Common variations and innovations

Accelerated book builds: For secondary offerings by existing public companies, the book-building process can be compressed to a single day or even hours. Demand is easier to assess for established companies.

Bookrunners and syndication: For large IPOs, multiple underwriters (bookrunners) jointly manage the book, splitting allocation rights and commissions.

Pre-marketing and cornerstone investors: Before the formal roadshow, the underwriter may pre-market to “cornerstone” investors—large funds committing to buy a material amount at a price within a band. This de-risks the IPO and accelerates the book build.

Critique: gaming and allocation abuse

Book building is not perfect:

Front-running: Investors who get large allocations might flip shares on the first day, earning quick profits. This penalizes long-term investors who did not get allocations and were forced to buy in the open market at higher prices.

Allocations to insiders: Underwriters sometimes allocate shares to executives, board members, or clients as gifts, which are taxable and ethically questionable.

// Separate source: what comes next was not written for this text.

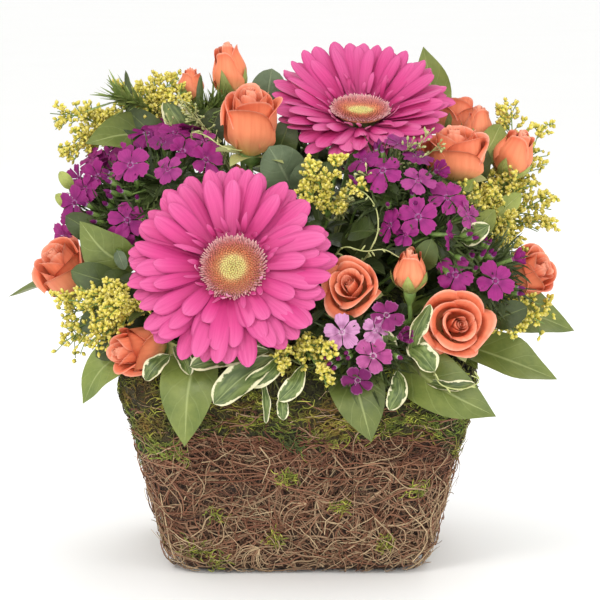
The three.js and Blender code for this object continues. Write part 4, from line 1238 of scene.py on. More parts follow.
def dianthus_head(name, stalk, centre, axis, spread):
    """Fringed florets on thin stalklets over a nest of narrow bracts and broad leaves, dark with painted
    shade, with buds between them.
    """
    patch = Patch()
    dice = dice_for("dianthus " + name)
    seat = Seat(centre, axis)
    fork = seat.at([0, 0, -17])
    line = add_stalk(patch, [*stalk, fork], 1.6, count=28, sides=8, end=0.9, look=1)
    flat, radii, faces, shade = florets_of(name, seat, spread, dice)
    radii = 0.95 * radii
    count = len(flat)
    level = np.maximum(-HEAD_FALL * (flat**2).sum(1), -9) + dice.normal(0, 0.8, count)
    places = seat.at(np.column_stack([flat, level]))
    faces = unit(faces + dice.normal(0, 0.07, (count, 3)))
    add_florets(patch, dice, places, faces, radii, shade)

    # The throat's pale eye and stamens, then each floret's green tube and stalklet.
    eye = [[0, 1.0], [0.6, 0.8], [1.0, 0.1]]
    add_buds(patch, places + faces * 0.3, faces, 1.3, 1.2, shade, eye, sides=6)
    owner = np.repeat(np.arange(count), 3)
    hairs = faces[owner] * 3.2 + dice.normal(0, 0.8, (len(owner), 3))
    add_tubes(patch, fanned(places[owner], places[owner] + hairs, 4), 0.15, 0.9, sides=3)
    tube = [[0, 0.5], [0.2, 0.95], [0.75, 0.8], [1, 1]]
    add_buds(patch, places - faces * 8.5, faces, 9.2, 1.15, dice.random(count), tube, sides=7, look=1)
    stalklets = fanned(fork, places - faces * 8.3, 8, seat.out * 2.5)
    add_tubes(patch, stalklets, 0.62, dice.random(count), sides=5, look=1)

    # Unopened buds, where there is room.
    tries = 26
    turn = any_angle(dice, tries)
    reach = spread * np.sqrt(dice.uniform(0.05, 1.1, tries))
    local = polar(reach, turn, -HEAD_FALL * reach**2 - 1.0)
    tops = seat.at(local)
    crowded = (np.linalg.norm(local[:, None, :2] - flat, axis=2) < 1.05 * radii).any(1)
    tops = tops[~(inside_a_bloom(tops) | crowded)]
    buds = len(tops)
    heading = unit(tops - seat.at([0, 0, -34]))
    pod, tip = [[0, 0.5], [0.3, 1], [0.7, 0.85], [1, 0.1]], [[0, 0.9], [0.5, 0.9], [1, 0.1]]
    add_buds(patch, tops - heading * 5, heading, 8.0, 1.5, dice.random(buds), pod, sides=6, look=1)
    add_buds(patch, tops + heading * 1.5, heading, 4.2, 1.2, 0.15, tip, sides=6, depth=0.7)
    add_tubes(patch, fanned(fork, tops - heading * 4.8, 8), 0.5, dice.random(buds), sides=4, look=1)

    # A nest of broad leaves, held to the darker end of their tones as painted shade under the florets, with
    # narrow bracts standing through it.
    leaves = 16
    turn = angles_round(dice, leaves, jitter=0.3)
    reach = spread * np.where(np.arange(leaves) % 2, 1.1, 0.62) * dice.uniform(0.85, 1.1, leaves)
    ends = seat.at(polar(reach, turn, dice.uniform(-13, -8, leaves) - 0.012 * reach**2))
    share = np.linspace(0, 1, 7)
    profile = np.maximum(leaf_profile(share, 0.7, 0.55), 0.15 * (share < 0.5))
    facing = seat.out + dice.normal(0, 0.3, (leaves, 3))
    widths, chance = dice.uniform(8, 12, leaves), dice.random(leaves) * 0.4
    bend = waved(dice, leaves, cup=0.15)
    lines = fanned(fork, ends, 7, seat.out * 2.0)
    add_sheets(patch, lines, widths, facing, chance, profile, columns=5, bend=bend, look=2)
    bracts = 320
    share = np.linspace(0, 1, 5)
    turn = any_angle(dice, bracts)
    reach = (0.8 if name == "left" else 1.0) * spread * np.sqrt(dice.uniform(0.0, 1.15, bracts))
    start = seat.at(polar(reach, turn, dice.uniform(-14, -5, bracts) - HEAD_FALL * reach**2))
    heading = unit(unit(start - fork) + seat.out * 0.4 + dice.normal(0, 0.55, (bracts, 3)))[:, None]
    bow = dice.normal(0, 0.22, (bracts, 1, 3)) * share[:, None] ** 2
    length = dice.uniform(6.0, 12.0, (bracts, 1, 1))
    lines = start[:, None] + length * (heading * share[:, None] + bow)
    lines = lines[~(inside_a_bloom(lines[:, 0]) | inside_a_bloom(lines[:, -1]))]
    bracts = len(lines)
    profile = leaf_profile(0.03 + 0.97 * share, 0.25, 0.55)
    facing = seat.out + dice.normal(0, 0.5, (bracts, 3))
    widths, bend = dice.uniform(0.7, 1.5, bracts), waved(dice, bracts, fold=0.3)
    add_sheets(patch, lines, widths, facing, dice.random(bracts), profile, columns=3, bend=bend, look=3)
    add_side_leaves(
        patch, line, dice, count=10, length=(22, 36), width_share=0.2, look=2, reach=(0.3, 0.97), rise=0.9
    )
    return patch


for name, head in DIANTHUS.items():
    pale = name == "front"
    looks = [DIANTHUS_PALE if pale else DIANTHUS_PURPLE, GREEN_STEM, DARK_LEAF, BRACT]
    slot = "dianthus_pale" if pale else "dianthus_purple"
    piece(f"dianthus_head_{name}", dianthus_head(name, *head), looks, slot, f"dianthus_{name}")


# ---------------------------------------------------------------- goldenrod and fir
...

Chinese walls: Theory says the team building the book (discussing valuation with investors) is walled off from the team making allocation decisions. In practice, relationship managers influence both, leading to insider-friendly allocations.

The SEC has rules against these abuses (Regulation FD, for instance), but enforcement is imperfect.

Why book building dominates

IPO underwriters love book building because it:

  1. Minimizes the risk of unsold shares or failed offerings.
  2. Allows the company to raise as much capital as possible (price is market-driven).
  3. Gives the underwriter deep investor intelligence, which it can monetize later.
  4. Creates allocation leverage: underwriters promise large investors larger allocations in future IPOs in exchange for participation in the current book.

From the company’s perspective, book building is superior because the price is market-derived, reducing mispricing risk and ensuring capital raised is appropriate for the actual demand.